La secrétaire d'État a également mis en avant l'expérience et le savoir-faire de l'Imprimerie nationale en matière de fabrication de titres sécurisés, ce qui est loin d'être négligeable pour des cartes qui faisaient l'objet de nombreuses falsifications.

Un temps pour la demande de carte, un temps pour la demande de photo...

À partir de là, la situation devient quelque peu embrouillée. Sophie Cluzel a en effet tenu à "rassurer sur les délais de délivrance de la CMI, qui ne correspondent pas à ceux qui sont issus du suivi régulier effectué par les services du ministère et en particulier par la direction générale de la cohésion sociale, en lien avec l'Imprimerie nationale"... Selon la secrétaire d'État, "le délai moyen d'expédition des CMI est, sur les cinq premiers mois de l'année, de 4,58 jours exactement". "Ces délais sont donc sans rapport avec le délai de six mois que vous évoquez", a-t-elle répondu au sénateur. Ils sont également conformes à l'engagement contractuel de l'Imprimerie nationale sur un délai maximal de cinq jours.
Mais ces cinq jours ne concernent que l'expédition de la carte et ne tiennent pas compte de la nécessité de récupérer au préalable une photo du titulaire. Sur ce point, "le délai d'envoi du courrier d'appel photo, c'est-à-dire le délai entre la réception de la commande de la carte et l'envoi du courrier par lequel l'Imprimerie nationale demande au futur bénéficiaire sa photo, est de moins d'un jour". Mais ensuite, le délai de réception des photos - "que l'Imprimerie nationale ne peut maîtriser" -, est en moyenne d'un peu plus de 28 jours. Au final, et en prenant en compte l'envoi de la commande à l'Imprimerie nationale, "nous nous situons dans un délai moyen d'un peu plus d'un mois".

Quels délais d'instruction pour les MDPH ?
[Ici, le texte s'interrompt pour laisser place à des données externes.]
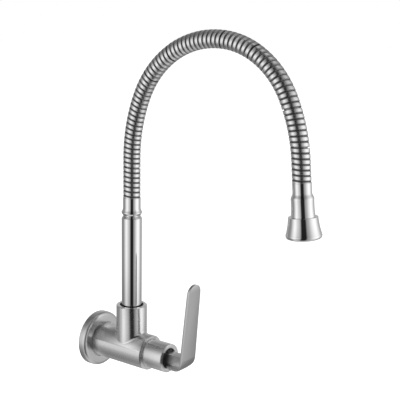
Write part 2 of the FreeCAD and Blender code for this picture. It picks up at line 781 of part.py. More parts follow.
def hose_span(number):
    """One span of the wound hose, hooked into the next by a round tongue."""
    start = number * SPAN_LENGTH
    end = start + SPAN_LENGTH
    pocket_r = GROOVE_D / 2 - POCKET_WALL
    tongue_r = pocket_r - RUNNING_GAP
    span = ribs(start, end, RIBS_PER_SPAN)
    if number < SPANS - 1:
        root = math.degrees(math.asin((SPAN_GAP / 2 + 0.4) / tongue_r))
        reach = math.degrees(math.asin(TONGUE_REACH / tongue_r))
        tongue = Part.makeSphere(tongue_r, ORIGIN, Z_AXIS, -root, reach, 360)
        point, turn = route(end)
        span = span.fuse(place(tongue, point, turn))
    span = span.cut(route_pipe(start - 1, end + TONGUE_REACH + 1, HOSE_BORE))
    if number:
        pocket = Part.makeSphere(pocket_r)
        point, turn = route(start)
        span = span.cut(place(pocket, point, turn))
    return span


def water_tube(number):
    """Stretch of the soft inner tube that belongs to one span."""
    start = number * SPAN_LENGTH + TUBE_GAP / 2
    end = (number + 1) * SPAN_LENGTH - TUBE_GAP / 2
    if number == 0:
        start = -TUBE_END
    if number == SPANS - 1:
        end = HOSE_LENGTH + TUBE_END
    outside = route_pipe(start, end, WATER_TUBE_D)
    return outside.cut(route_pipe(start - 1, end + 1, WATER_TUBE_BORE))


def at_nozzle(shape):
    """Hang a shape made about +Z on the end of the hose, +Z pointing out."""
    point, turn = route(HOSE_LENGTH)
    return place(shape, point, turn)


NECK_SPIGOT_D = NECK_END_D - 1.2
BELL_END = NECK_LENGTH + BELL_LENGTH
AERATOR_BASE = NECK_LENGTH + THREAD_HOLD + SEAL_THICKNESS
AERATOR_END = AERATOR_BASE + AERATOR_LENGTH
AERATOR_D = BELL_COUNTERBORE - 2 * FIT


def nozzle_neck():
    """Neck of the nozzle: sleeve on the hose, flare and threaded spigot."""
    flare = NECK_SLEEVE + NECK_FLARE
    mid_r = NECK_MID_D / 2
    end_r = NECK_END_D / 2
    spigot_r = NECK_SPIGOT_D / 2
    spigot_end = NECK_LENGTH + THREAD_HOLD
    bore = TUBE_NECK_BORE / 2
    wide_bore = spigot_r - NECK_WALL
    return at_nozzle(spin([
        (bore, 0), (NECK_TOP_D / 2, 0), (NECK_TOP_D / 2, NECK_SLEEVE),
        (((NECK_TOP_D / 2 + mid_r) / 2 + 0.1, NECK_SLEEVE + 0.55 * NECK_FLARE), (mid_r, flare)),
        (((mid_r + end_r) / 2 - 0.25, (flare + NECK_LENGTH) / 2 + 2), (end_r, NECK_LENGTH)),
        (spigot_r, NECK_LENGTH), (spigot_r, spigot_end), (wide_bore, spigot_end),
        (wide_bore, flare + 8), (bore, flare + 8)]))


def spray_bell():
    """Bell screwed on the neck: sharp shoulder, concave flare, round edge."""
    shoulder_r = BELL_TOP_D / 2
    mouth_r = BELL_MOUTH_D / 2
    waist = NECK_LENGTH + 0.36 * BELL_LENGTH
    wide = BELL_END - 1.55 * BELL_EDGE
    inner = BELL_COUNTERBORE / 2
    hold = NECK_LENGTH + THREAD_HOLD - 1
    return at_nozzle(spin([
        (NECK_SPIGOT_D / 2 + FIT, NECK_LENGTH), (shoulder_r, NECK_LENGTH),
        ((BELL_WAIST_D / 2, waist), (mouth_r - 0.3, wide)),
        ((mouth_r, BELL_END - BELL_EDGE), (mouth_r - 0.3 * BELL_EDGE, BELL_END - 0.3 * BELL_EDGE)),
        (mouth_r - BELL_EDGE, BELL_END), (inner, BELL_END),
        (inner, hold), (NECK_SPIGOT_D / 2 + FIT, hold)]))


def nozzle_seal():
    """Rubber washer between the neck's end and the aerator."""
    low = NECK_LENGTH + THREAD_HOLD
    return at_nozzle(ring(AERATOR_D, NECK_SPIGOT_D - 2 * NECK_WALL, low, low + SEAL_THICKNESS))


def aerator_shell():
    """Aerator cup with its grid of bars at the outlet."""
    inner = AERATOR_D - 2 * AERATOR_WALL
    shell = ring(AERATOR_D, inner, AERATOR_BASE, AERATOR_END)
    grid_low = AERATOR_END - GRID_THICKNESS
    pitch = inner / (GRID_BARS + 1)
    disc = rod(AERATOR_D - AERATOR_WALL, grid_low, AERATOR_END)
    for count in range(GRID_BARS):
        offset = (count - (GRID_BARS - 1) / 2) * pitch
        low, high = offset - GRID_BAR / 2, offset + GRID_BAR / 2
        shell = shell.fuse(box(low, high, -inner, inner, grid_low, AERATOR_END).common(disc))
        shell = shell.fuse(box(-inner, inner, low, high, grid_low, AERATOR_END).common(disc))
    return at_nozzle(shell.removeSplitter())


def aerator_diffuser():
    """Plastic disc with a ring of jets, above the screens."""
    diameter = AERATOR_D - 2 * AERATOR_WALL - 2 * FIT
    low = AERATOR_BASE
    high = low + DIFFUSER_THICKNESS
    disc = rod(diameter, low, high)
    for jet in range(JETS):
        hole = rod(JET_D, low - 1, high + 1)
        hole.translate(Vector(diameter / 3, 0, 0))
        hole.rotate(ORIGIN, Z_AXIS, 360 / JETS * jet)
        disc = disc.cut(hole)
    return at_nozzle(disc)


def aerator_screens():
    """Two thin round screens under the diffuser."""
    diameter = AERATOR_D - 2 * AERATOR_WALL - 2 * FIT
    low = AERATOR_BASE + DIFFUSER_THICKNESS
    upper = rod(diameter, low, low + SCREEN_THICKNESS)
    lower = rod(diameter, low + SCREEN_PITCH, low + SCREEN_PITCH + SCREEN_THICKNESS)
    return at_nozzle(Part.makeCompound([upper, lower]))


def all_nodes():
    """Every piece of the tap by its file name."""
    nodes = {
        "wall_flange": wall_flange(),
        "valve_body": valve_body(),
        "seat_seal": seat_seal(),
        "cartridge_housing": cartridge_housing(),
        "housing_oring": housing_oring(),
        "fixed_disc": fixed_disc(),
        "moving_disc": moving_disc(),
        "cartridge_spindle": cartridge_spindle(),
        "thrust_washer": thrust_washer(),
        "spindle_orings": spindle_orings(),
        "spindle_clip": spindle_clip(),
        "bonnet_collar": bonnet_collar(),
        "lever_handle": lever_handle(),
        "handle_grub_screw": handle_grub_screw(),
        "swivel_nipple": swivel_nipple(),
        "swivel_orings": swivel_orings(),
        "slip_ring": slip_ring(),
        "spout_lock_screw": spout_lock_screw(),
        "spout_tube": spout_tube(),
        "lower_ferrule": lower_ferrule(),
        "lower_hose_tail": lower_hose_tail(),
        "upper_hose_tail": upper_hose_tail(),
        "nozzle_neck": nozzle_neck(),
        "spray_bell": spray_bell(),
        "nozzle_seal": nozzle_seal(),
        "aerator_shell": aerator_shell(),
        "aerator_diffuser": aerator_diffuser(),
        "aerator_screens": aerator_screens(),
    }
    for number in range(SPANS):
        nodes["hose_span_%02d" % (number + 1)] = hose_span(number)
        nodes["water_tube_%02d" % (number + 1)] = water_tube(number)
    return nodes


def main():
    """Write one STEP file for each piece and print the hose's figures."""
    os.makedirs("parts", exist_ok=True)
    for name, shape in all_nodes().items():
        if not shape.isValid():
            print("not valid:", name)
        shape.exportStep("parts/" + name + ".step")
        print("%-20s %9.1f mm3, %d solids" % (name, shape.Volume, len(shape.Solids)))
    print("hose length %.1f mm, ribs %d, pitch %.2f mm" % (HOSE_LENGTH, SPANS * RIBS_PER_SPAN, TRUE_PITCH))
    for number in range(1, SPANS):
        point, turn = route(number * SPAN_LENGTH)
        print("pivot %2d: y %.2f z %.2f turn %.2f" % (number, point.y, point.z, turn))
    end, turn = route(HOSE_LENGTH)
    print("hose end: y %.2f z %.2f turn %.2f" % (end.y, end.z, turn))


main()
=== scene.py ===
# %% [markdown]
# # A sink tap with a flexible spout
#
# The tap hangs on the wall: a round flange, a satin barrel with a lever, an
# upright polished tube and a wound metal hose that arches over to a bell.
# The solids come from the engineering model. This lesson gives them their
# finish: it redraws the shiny pieces as smooth surfaces of revolution, winds
# the hose as a true helix, and lights it all with a tent of light.

import json
import math

import bmesh
import bpy
import numpy as np
from mathutils import Matrix


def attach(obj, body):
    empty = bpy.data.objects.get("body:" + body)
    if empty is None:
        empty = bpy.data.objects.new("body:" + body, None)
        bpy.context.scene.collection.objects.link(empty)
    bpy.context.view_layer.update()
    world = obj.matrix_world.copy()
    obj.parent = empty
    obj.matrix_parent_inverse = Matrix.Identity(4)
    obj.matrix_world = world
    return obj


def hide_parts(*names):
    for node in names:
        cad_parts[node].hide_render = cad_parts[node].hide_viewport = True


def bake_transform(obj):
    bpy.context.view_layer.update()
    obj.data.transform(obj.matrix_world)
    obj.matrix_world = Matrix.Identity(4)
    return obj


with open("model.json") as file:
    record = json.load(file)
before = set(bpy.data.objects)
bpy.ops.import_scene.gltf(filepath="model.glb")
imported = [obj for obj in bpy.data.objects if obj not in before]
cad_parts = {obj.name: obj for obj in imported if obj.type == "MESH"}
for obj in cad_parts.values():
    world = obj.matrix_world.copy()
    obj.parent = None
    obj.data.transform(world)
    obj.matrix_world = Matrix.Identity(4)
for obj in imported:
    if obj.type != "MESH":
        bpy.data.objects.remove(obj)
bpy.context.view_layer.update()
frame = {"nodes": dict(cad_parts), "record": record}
nodes = frame["nodes"]

# %% [markdown]
# ## The camera
#
# A camera is a position and three directions: to the right, up, and back out
# of the picture. They could be found by turning the view by hand. Here they
# were fitted to the photograph, from the outlines of the flange, the barrel
# and the upright tube. The four columns below are those three directions and
# the position, and together they are the camera's matrix.

# %% Place the camera
CAMERA_PLACE = (-0.7490, -0.6983, 0.3762)
CAMERA_RIGHT = (0.6072, -0.7944, 0.0157)
CAMERA_UP = (0.1658, 0.1460, 0.9753)
CAMERA_BACK = (-0.7771, -0.5896, 0.2204)
FOCAL_PIXELS = 1044.16
PICTURE_PIXELS = 400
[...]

Les six mois évoqués par le sénateur de Loire-Atlantique incluent donc nécessairement les délais d'instruction des demandes par les MDPH. Mais la réponse ministérielle n'a pas donné d'indication sur ce point. La Caisse nationale de solidarité pour l'autonomie n'en fournit guère davantage : dans sa synthèse des rapports d'activité des MDPH pour 2016, comme dans son propre rapport d'activité 2017 de 150 pages, la CNSA ne mentionne pas de délai pour l'instruction des demandes de CMI. Seule précision apportée : le délai moyen de traitement de l'ensemble des demandes "adultes" (incluant la CMI, mais aussi des allocations complexes comme l'AAH et la PCH, ainsi que les orientations professionnelles ou en établissement et la RQTH) est de quatre mois et quinze jours, en hausse de trois jours par rapport à 2016. Par ailleurs, le rapport de la CNSA indique que plus de 380.000 CMI ont été adressées à leurs bénéficiaires en 2017.
Enfin, pour compliquer un peu le tout, le décret du 6 avril 2017 relatif aux modalités de délivrance de la carte mobilité inclusion prévoit que le silence opposé à une demande de CMI vaut désormais décision de rejet à l'issue d'un délai de quatre mois. Mais cette disposition, ne s'applique qu'aux demandes présentées à compter du 8 avril 2017 et ne couvre donc pas celles - nombreuses -  présentées entre janvier et avril 2017.

Références : Sénat, séance de questions orales sans débat du 3 juillet 2018, question de Joël Guerriau, sénateur de Loire-Atlantique, et réponse de Sophie Cluzel, secrétaire d'État chargée des personnes handicapées.